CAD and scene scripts
───

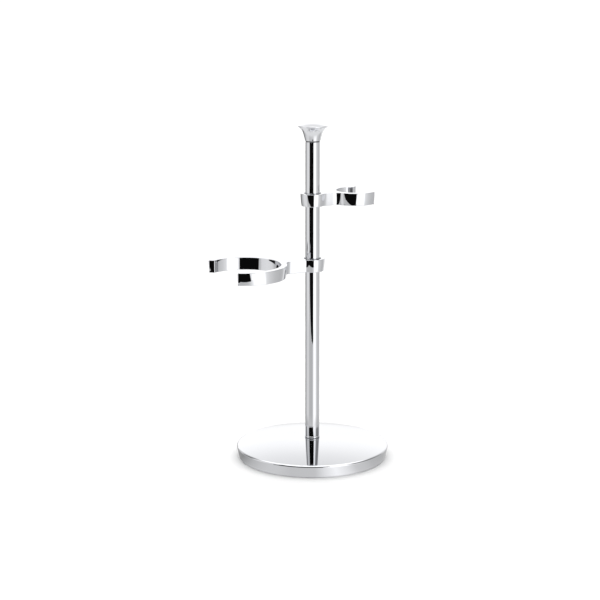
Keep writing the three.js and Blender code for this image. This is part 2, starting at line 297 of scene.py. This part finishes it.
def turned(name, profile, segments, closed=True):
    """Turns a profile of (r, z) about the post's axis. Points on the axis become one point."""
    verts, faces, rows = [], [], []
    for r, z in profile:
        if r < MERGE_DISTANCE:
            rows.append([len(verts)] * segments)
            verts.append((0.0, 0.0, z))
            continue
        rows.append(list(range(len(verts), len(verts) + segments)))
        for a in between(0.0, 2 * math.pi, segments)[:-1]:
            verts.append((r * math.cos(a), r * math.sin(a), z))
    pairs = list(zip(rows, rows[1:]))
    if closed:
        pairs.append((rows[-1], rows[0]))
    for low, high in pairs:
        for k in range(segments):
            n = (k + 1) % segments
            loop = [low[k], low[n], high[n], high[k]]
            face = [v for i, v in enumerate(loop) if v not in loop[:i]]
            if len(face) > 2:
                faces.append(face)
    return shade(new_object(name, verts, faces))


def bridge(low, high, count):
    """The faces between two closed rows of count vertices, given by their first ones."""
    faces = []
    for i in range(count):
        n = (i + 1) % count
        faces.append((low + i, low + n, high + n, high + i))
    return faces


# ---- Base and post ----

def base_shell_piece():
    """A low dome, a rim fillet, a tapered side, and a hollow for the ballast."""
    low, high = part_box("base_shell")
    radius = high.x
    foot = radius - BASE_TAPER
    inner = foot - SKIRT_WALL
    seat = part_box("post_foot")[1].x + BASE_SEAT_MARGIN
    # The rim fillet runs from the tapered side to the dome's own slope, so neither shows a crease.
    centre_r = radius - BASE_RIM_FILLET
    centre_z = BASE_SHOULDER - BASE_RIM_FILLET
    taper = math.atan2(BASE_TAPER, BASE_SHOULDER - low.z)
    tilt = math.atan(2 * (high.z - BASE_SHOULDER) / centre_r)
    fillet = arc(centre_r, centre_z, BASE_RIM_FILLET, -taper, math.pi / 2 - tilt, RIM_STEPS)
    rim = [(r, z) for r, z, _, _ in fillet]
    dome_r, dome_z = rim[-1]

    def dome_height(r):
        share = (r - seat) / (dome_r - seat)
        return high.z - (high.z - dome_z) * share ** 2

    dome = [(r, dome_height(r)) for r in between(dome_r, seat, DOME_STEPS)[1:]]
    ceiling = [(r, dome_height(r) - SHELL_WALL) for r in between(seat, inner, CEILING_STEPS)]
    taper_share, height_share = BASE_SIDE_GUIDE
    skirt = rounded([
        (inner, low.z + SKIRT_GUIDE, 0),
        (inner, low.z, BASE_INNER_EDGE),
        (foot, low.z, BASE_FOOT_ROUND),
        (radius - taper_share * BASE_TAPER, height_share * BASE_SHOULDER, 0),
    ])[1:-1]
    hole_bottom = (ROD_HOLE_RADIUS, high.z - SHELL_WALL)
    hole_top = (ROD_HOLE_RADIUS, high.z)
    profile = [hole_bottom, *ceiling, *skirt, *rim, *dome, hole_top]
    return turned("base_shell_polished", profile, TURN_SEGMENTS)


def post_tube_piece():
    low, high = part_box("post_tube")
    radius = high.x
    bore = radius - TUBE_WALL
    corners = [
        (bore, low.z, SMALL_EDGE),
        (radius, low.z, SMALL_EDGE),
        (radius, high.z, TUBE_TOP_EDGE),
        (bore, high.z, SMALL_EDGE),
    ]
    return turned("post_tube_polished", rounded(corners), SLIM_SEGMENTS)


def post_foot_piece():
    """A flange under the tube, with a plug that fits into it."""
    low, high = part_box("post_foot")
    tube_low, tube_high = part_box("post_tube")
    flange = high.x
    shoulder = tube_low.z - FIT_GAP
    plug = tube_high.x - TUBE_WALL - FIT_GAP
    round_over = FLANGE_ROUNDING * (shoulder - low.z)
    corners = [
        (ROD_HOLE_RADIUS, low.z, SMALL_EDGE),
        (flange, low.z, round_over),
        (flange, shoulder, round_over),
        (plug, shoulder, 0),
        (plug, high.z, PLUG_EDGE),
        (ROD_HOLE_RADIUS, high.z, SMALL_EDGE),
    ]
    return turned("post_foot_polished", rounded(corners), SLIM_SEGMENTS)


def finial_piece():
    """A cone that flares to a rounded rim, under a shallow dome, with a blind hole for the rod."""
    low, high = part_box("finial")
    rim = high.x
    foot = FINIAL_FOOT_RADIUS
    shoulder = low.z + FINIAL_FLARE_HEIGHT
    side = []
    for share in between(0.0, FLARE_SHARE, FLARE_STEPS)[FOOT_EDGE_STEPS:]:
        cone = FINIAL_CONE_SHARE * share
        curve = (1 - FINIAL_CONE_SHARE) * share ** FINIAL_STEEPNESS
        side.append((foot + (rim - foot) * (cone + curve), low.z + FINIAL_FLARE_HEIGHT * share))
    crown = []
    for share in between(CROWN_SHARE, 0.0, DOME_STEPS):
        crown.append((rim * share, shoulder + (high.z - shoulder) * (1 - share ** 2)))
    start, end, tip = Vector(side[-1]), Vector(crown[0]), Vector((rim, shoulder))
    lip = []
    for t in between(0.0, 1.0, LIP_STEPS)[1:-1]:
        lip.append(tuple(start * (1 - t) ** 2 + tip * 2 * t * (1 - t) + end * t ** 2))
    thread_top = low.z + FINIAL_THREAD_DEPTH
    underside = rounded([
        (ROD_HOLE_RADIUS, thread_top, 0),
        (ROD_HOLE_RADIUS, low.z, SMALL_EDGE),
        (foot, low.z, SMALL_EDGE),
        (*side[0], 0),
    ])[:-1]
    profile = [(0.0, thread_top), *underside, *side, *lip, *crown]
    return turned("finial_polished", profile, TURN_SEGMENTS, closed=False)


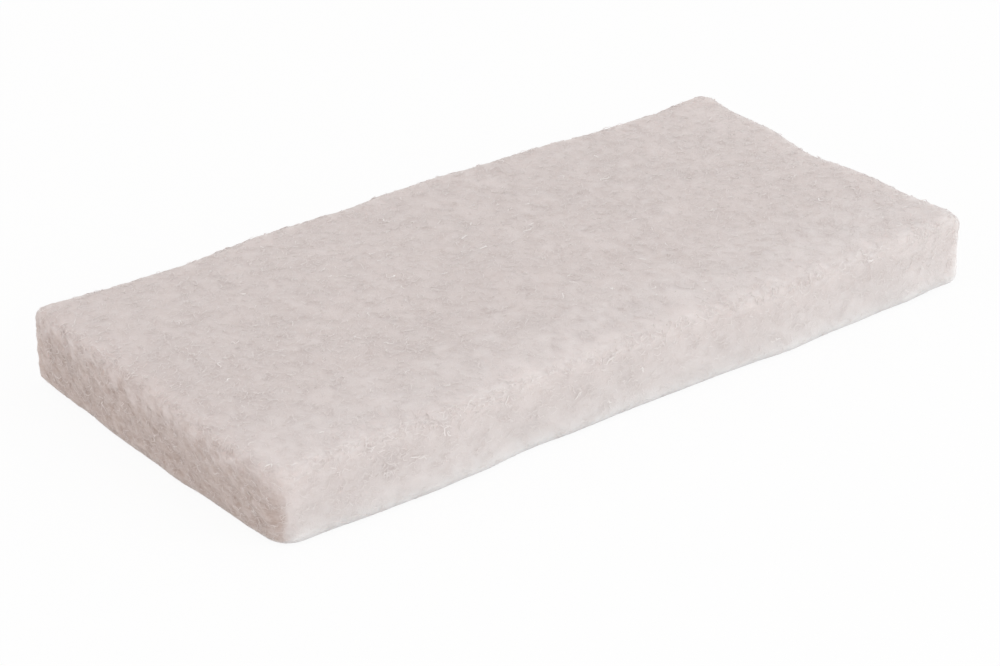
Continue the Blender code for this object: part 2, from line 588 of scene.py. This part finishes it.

───

Every record should be repeated exactly; please leave none out.

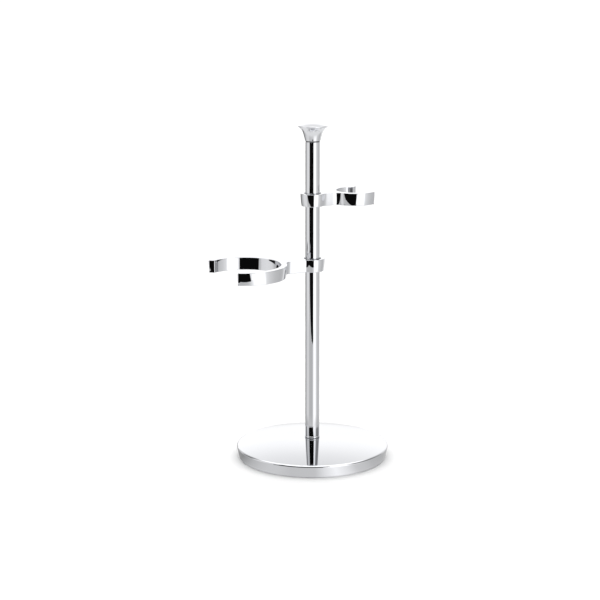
Keep writing the three.js and Blender code for this image. This is part 2, starting at line 297 of scene.py. This part finishes it.
def turned(name, profile, segments, closed=True):
    """Turns a profile of (r, z) about the post's axis. Points on the axis become one point."""
    verts, faces, rows = [], [], []
    for r, z in profile:
        if r < MERGE_DISTANCE:
            rows.append([len(verts)] * segments)
            verts.append((0.0, 0.0, z))
            continue
        rows.append(list(range(len(verts), len(verts) + segments)))
        for a in between(0.0, 2 * math.pi, segments)[:-1]:
            verts.append((r * math.cos(a), r * math.sin(a), z))
    pairs = list(zip(rows, rows[1:]))
    if closed:
        pairs.append((rows[-1], rows[0]))
    for low, high in pairs:
        for k in range(segments):
            n = (k + 1) % segments
            loop = [low[k], low[n], high[n], high[k]]
            face = [v for i, v in enumerate(loop) if v not in loop[:i]]
            if len(face) > 2:
                faces.append(face)
    return shade(new_object(name, verts, faces))


def bridge(low, high, count):
    """The faces between two closed rows of count vertices, given by their first ones."""
    faces = []
    for i in range(count):
        n = (i + 1) % count
        faces.append((low + i, low + n, high + n, high + i))
    return faces


# ---- Base and post ----

def base_shell_piece():
    """A low dome, a rim fillet, a tapered side, and a hollow for the ballast."""
    low, high = part_box("base_shell")
    radius = high.x
    foot = radius - BASE_TAPER
    inner = foot - SKIRT_WALL
    seat = part_box("post_foot")[1].x + BASE_SEAT_MARGIN
    # The rim fillet runs from the tapered side to the dome's own slope, so neither shows a crease.
    centre_r = radius - BASE_RIM_FILLET
    centre_z = BASE_SHOULDER - BASE_RIM_FILLET
    taper = math.atan2(BASE_TAPER, BASE_SHOULDER - low.z)
    tilt = math.atan(2 * (high.z - BASE_SHOULDER) / centre_r)
    fillet = arc(centre_r, centre_z, BASE_RIM_FILLET, -taper, math.pi / 2 - tilt, RIM_STEPS)
    rim = [(r, z) for r, z, _, _ in fillet]
    dome_r, dome_z = rim[-1]

    def dome_height(r):
        share = (r - seat) / (dome_r - seat)
        return high.z - (high.z - dome_z) * share ** 2

    dome = [(r, dome_height(r)) for r in between(dome_r, seat, DOME_STEPS)[1:]]
    ceiling = [(r, dome_height(r) - SHELL_WALL) for r in between(seat, inner, CEILING_STEPS)]
    taper_share, height_share = BASE_SIDE_GUIDE
    skirt = rounded([
        (inner, low.z + SKIRT_GUIDE, 0),
        (inner, low.z, BASE_INNER_EDGE),
        (foot, low.z, BASE_FOOT_ROUND),
        (radius - taper_share * BASE_TAPER, height_share * BASE_SHOULDER, 0),
    ])[1:-1]
    hole_bottom = (ROD_HOLE_RADIUS, high.z - SHELL_WALL)
    hole_top = (ROD_HOLE_RADIUS, high.z)
    profile = [hole_bottom, *ceiling, *skirt, *rim, *dome, hole_top]
    return turned("base_shell_polished", profile, TURN_SEGMENTS)


def post_tube_piece():
    low, high = part_box("post_tube")
    radius = high.x
    bore = radius - TUBE_WALL
    corners = [
        (bore, low.z, SMALL_EDGE),
        (radius, low.z, SMALL_EDGE),
        (radius, high.z, TUBE_TOP_EDGE),
        (bore, high.z, SMALL_EDGE),
    ]
    return turned("post_tube_polished", rounded(corners), SLIM_SEGMENTS)


def post_foot_piece():
    """A flange under the tube, with a plug that fits into it."""
    low, high = part_box("post_foot")
    tube_low, tube_high = part_box("post_tube")
    flange = high.x
    shoulder = tube_low.z - FIT_GAP
    plug = tube_high.x - TUBE_WALL - FIT_GAP
    round_over = FLANGE_ROUNDING * (shoulder - low.z)
    corners = [
        (ROD_HOLE_RADIUS, low.z, SMALL_EDGE),
        (flange, low.z, round_over),
        (flange, shoulder, round_over),
        (plug, shoulder, 0),
        (plug, high.z, PLUG_EDGE),
        (ROD_HOLE_RADIUS, high.z, SMALL_EDGE),
    ]
    return turned("post_foot_polished", rounded(corners), SLIM_SEGMENTS)


def finial_piece():
    """A cone that flares to a rounded rim, under a shallow dome, with a blind hole for the rod."""
    low, high = part_box("finial")
    rim = high.x
    foot = FINIAL_FOOT_RADIUS
    shoulder = low.z + FINIAL_FLARE_HEIGHT
    side = []
    for share in between(0.0, FLARE_SHARE, FLARE_STEPS)[FOOT_EDGE_STEPS:]:
        cone = FINIAL_CONE_SHARE * share
        curve = (1 - FINIAL_CONE_SHARE) * share ** FINIAL_STEEPNESS
        side.append((foot + (rim - foot) * (cone + curve), low.z + FINIAL_FLARE_HEIGHT * share))
    crown = []
    for share in between(CROWN_SHARE, 0.0, DOME_STEPS):
        crown.append((rim * share, shoulder + (high.z - shoulder) * (1 - share ** 2)))
    start, end, tip = Vector(side[-1]), Vector(crown[0]), Vector((rim, shoulder))
    lip = []
    for t in between(0.0, 1.0, LIP_STEPS)[1:-1]:
        lip.append(tuple(start * (1 - t) ** 2 + tip * 2 * t * (1 - t) + end * t ** 2))
    thread_top = low.z + FINIAL_THREAD_DEPTH
    underside = rounded([
        (ROD_HOLE_RADIUS, thread_top, 0),
        (ROD_HOLE_RADIUS, low.z, SMALL_EDGE),
        (foot, low.z, SMALL_EDGE),
        (*side[0], 0),
    ])[:-1]
    profile = [(0.0, thread_top), *underside, *side, *lip, *crown]
    return turned("finial_polished", profile, TURN_SEGMENTS, closed=False)


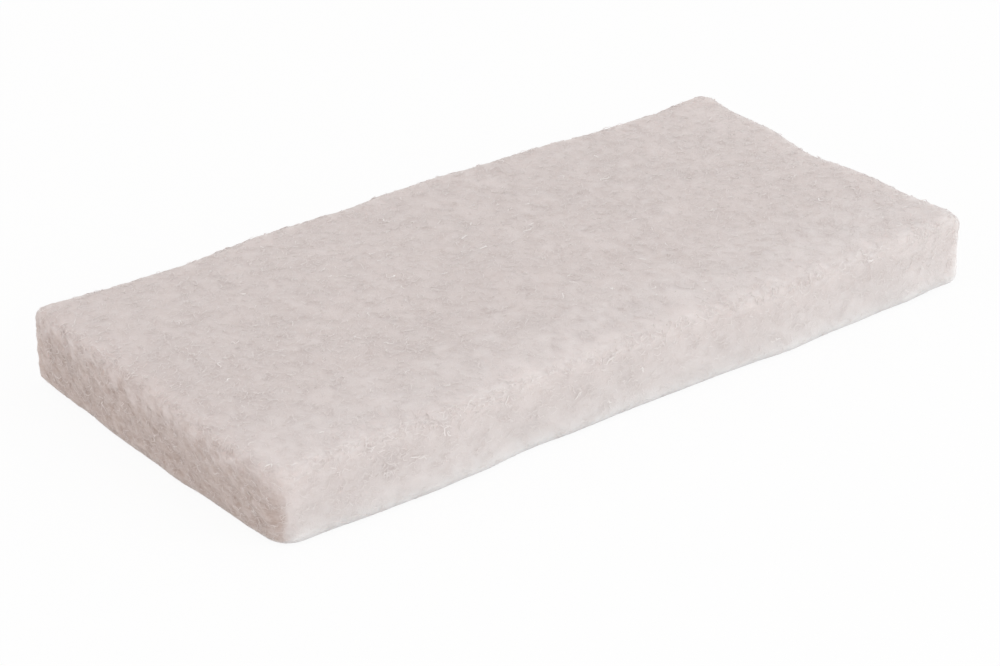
Continue the Blender code for this object: part 2, from line 588 of scene.py. This part finishes it.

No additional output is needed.